Another alternative might be to build the underground section as a DC route with third-rail electrification, again running to Hammersmith.

DC electrification would also enable the line to operate with DC-only stock, which might be the class 378/1 type or the new S-type, but could be existing LUL stock refurbished. There is a very substantial fleet that will be going for scrap when the S-type is introduced; if times are as hard as we are being told they are, there scope for a saving here.

There are of course, further savings to be had from this strategy because existing class 315 stock on Great Eastern suburban routes will be kept in service for another couple of decades. It isn't wonderful but it does the job and there are improvements that can be made that disguise its age from all but the train-spotting fraternity.

1 comment:

  1. If the financial crisis is as bad as I suspect it is I would not be surprised if the whole project was cancelled.

    I'm not wholly against that as you've said it's suffering slightly from mission creep.

    I think that it started out as a replacement for the central line (Stratford to Ealing Broadway) but now with all the extensions has morphed into something more akin to Thameslink.

    As you said; for its original purpose central line doubling, a tube line might be more appropriate.

    Unfortunately tube lines have two major draw backs, one if you pack the passengers like sardines they have the nasty habit of overheating due to the confined space, and two the line is usable only by the stock designed for the line.

    One I believe to be an advantage not a drawback as it should force the tube company to provide comfortable service, unfortunately it's not working like that in practice.

    Two is a bit more complicated.
    This line effectively joins two areas of economic activity, Stratford (banking at canary wharf) and Heathrow (international trade). There are trends in the economy which I think will become dominant over the coming decade. Firstly a major scaling back of the financial services industry(FSI), it's in a large part supported by bad debt, ultimately that debt needs to be written off and with it will disappear most of the FSI. (Not that the government wont try everything and some to pretend that the debt isn't bad its just there are limits to its powers).
    Second is what is happening currently in the Gulf of Mexico its not so much that they have had an accident but where that accident is. I put it to you that 1 mile under the ocean is not the first place one would look for oil, in fact I would say quite close to last. If they are looking there it suggests that the oil companies are having trouble finding oil which means less oil will becoming to market in future(decade time scale). Less oil/more expensive oil means contraction of industries based on oil; aviation? so over the next decade the two areas served by crossrail will become less popular destinations; demand will contract from current levels. In short by the time crossrail is finally built it may not be necessary. But if it is built to mainline specs then it can be used for freight (remember this is a world with more expensive oil current economics of road/rail freight could be radically altered)
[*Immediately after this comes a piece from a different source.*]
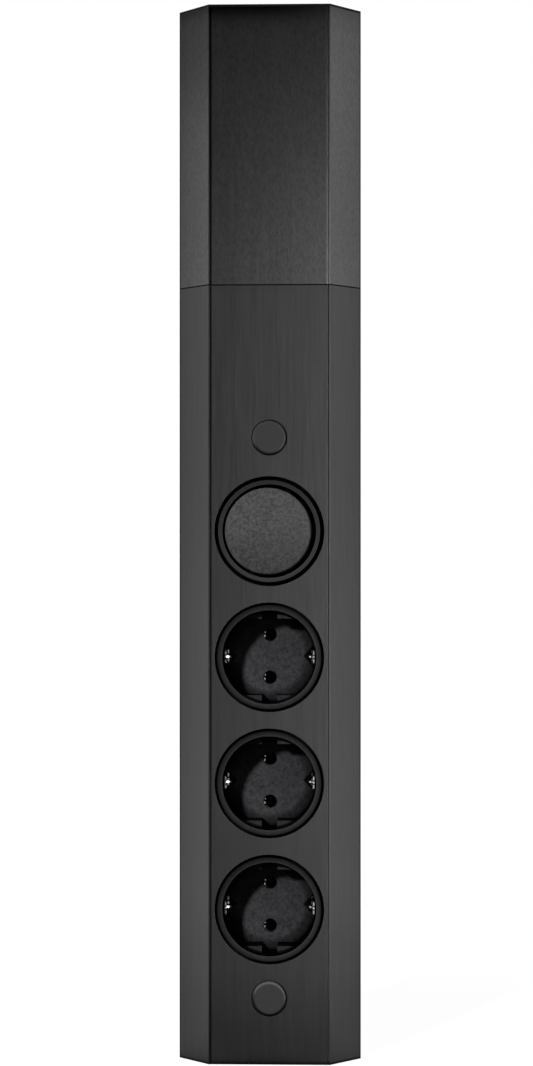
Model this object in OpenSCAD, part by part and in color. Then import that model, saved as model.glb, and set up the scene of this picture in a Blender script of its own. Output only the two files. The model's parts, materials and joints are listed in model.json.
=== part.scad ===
// Corner socket tower: an extruded housing for the corner of a worktop, with
// three earthed sockets, a round rocker switch and a telescopic upper section.
// Millimetres. +Z is up, the front faces -Y, and the two walls meet behind at +Y.
// The origin is the centre of the base.

/* [Housing section] */
// Width of the front beyond the widest module hole, on each side
front_margin = 2.5; // [2:0.1:4]
// Free depth between the deepest module and the flat of the rear rail
rear_room = 7; // [6:0.5:12]
// Free width between a module's rear corners and the wings of the rear rail
corner_room = 2.4; // [2:0.1:4]
// Thickness of the front wall
front_t = 2.6; // [2.2:0.1:3]
// Thickness of the side walls and of the returns along the room walls
wall_t = 2; // [1.6:0.1:2.2]
// Width of the narrow lip at each front corner
lip_w = 0.35; // [0.3:0.05:1]
// How far the lips stand in front of the flat panel
lip_h = 0.5; // [0.2:0.1:0.8]
// Width of the groove between each lip and the panel
groove_w = 0.8; // [0.4:0.1:1]
// Depth of the grooves
groove_d = 1; // [0.6:0.1:1.2]
// Length of the returns along the room walls
return_len = 8; // [7:0.5:9]
// Thickness of the rear rail
rail_t = 2; // [1.6:0.1:2.2]
// Clearance between a cover and the rear rail
slide_gap = 0.3; // [0.2:0.05:0.4]

/* [Heights] */
// Height of the lower fixing's centre
lower_fixing_z = 28.7; // [27.5:0.1:29.5]
// Distance from the lower fixing to the edge of the lowest socket's module
lower_fixing_gap = 11.3; // [10:0.1:14]
// Height of a module beyond the widest module hole
module_space = 7; // [6:0.1:9]
// Distance from the edge of the switch's module to the upper fixing
upper_fixing_gap = 13.3; // [10:0.1:16]
// Height of the plain front above the upper fixing
plain_h = 66.4; // [40:0.1:90]
// Height of the telescopic upper cover
upper_h = 121; // [105:0.5:130]
// Shadow gap between the two covers
joint_gap = 0.5; // [0.3:0.1:1]
// Thickness of the end cap plates
plate_t = 1; // [0.8:0.1:1.6]
// Free height between the top of the rear rail and the top cap
rail_top_gap = 9; // [8:0.5:14]

/* [Modules] */
// Thickness of the carrier plates behind the front wall
carrier_t = 2; // [1.6:0.1:2.4]
// Gap between neighbouring carrier plates
carrier_gap = 0.4; // [0.2:0.1:0.8]

/* [Sockets] */
// Distance between the two pin holes
pin_pitch = 19; // [19:1:19]
// Diameter of a pin hole
pin_hole_d = 5.6; // [5.5:0.1:6.2]
// Distance from a pin hole's centre to the rim of the plug recess
recess_margin = 11; // [10.5:0.1:11.5]
// How much the recess narrows towards its floor, on each side
recess_draft = 0.6; // [0.3:0.1:0.8]
// Depth of a plug recess
recess_depth = 17.5; // [17:0.1:18]
// Width of the bevel between the recess's wall and its floor
recess_bevel = 0.9; // [0.5:0.1:1.5]
// Width of a socket's front ring
socket_ring_w = 2.4; // [2:0.1:3]
// Slope of a socket's front ring towards its recess, in degrees
socket_ring_slope = 20; // [10:1:25]
// How far a socket's front ring stands proud
socket_proud = 0.4; // [0.2:0.1:0.8]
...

    Of course if the goal is freight then cheaper and quicker upgrades to the north london lines maybe more appropriate.

    If I were spending the money, crossrail would be cancelled, a 'new' surface line would be built running ealing, north acton (new station on NLL), queens park, camden road, highbury & islington, dalston (90 degree turn train would have to slow anyway), shoreditch (changed back to zone 2) and stratford. Sections of the central line would have congestion penalties levied, to encourage people to use the other route. The proceeds of the penalty used to claw back some of the costs to make the infrastructure changes. It also has the advantage of being up and running within five years.

    All freight stratford to wilsden would be routed via goblin.

    And money would be set aside for new tube lines/extensions.

    If money is that tight I think we may see the replaced LUL trains on the mainline DC lines (assuming cost of changing power equipment and signalling is less than new trains). The problem with that is that I cannot see where they would go, everywhere is pretty congested with more modern trains.

    regards "At the eastern end of the route, given a suitable realignment with an end-on connection to the Jubilee Line, trains might run on to Stanmore, avoiding the need for reversing."

    Wouldn't that be in effect be Hammersmith to Stanmore via Canning Town. I think reversing problems would be preferable to problems associated with such a long route.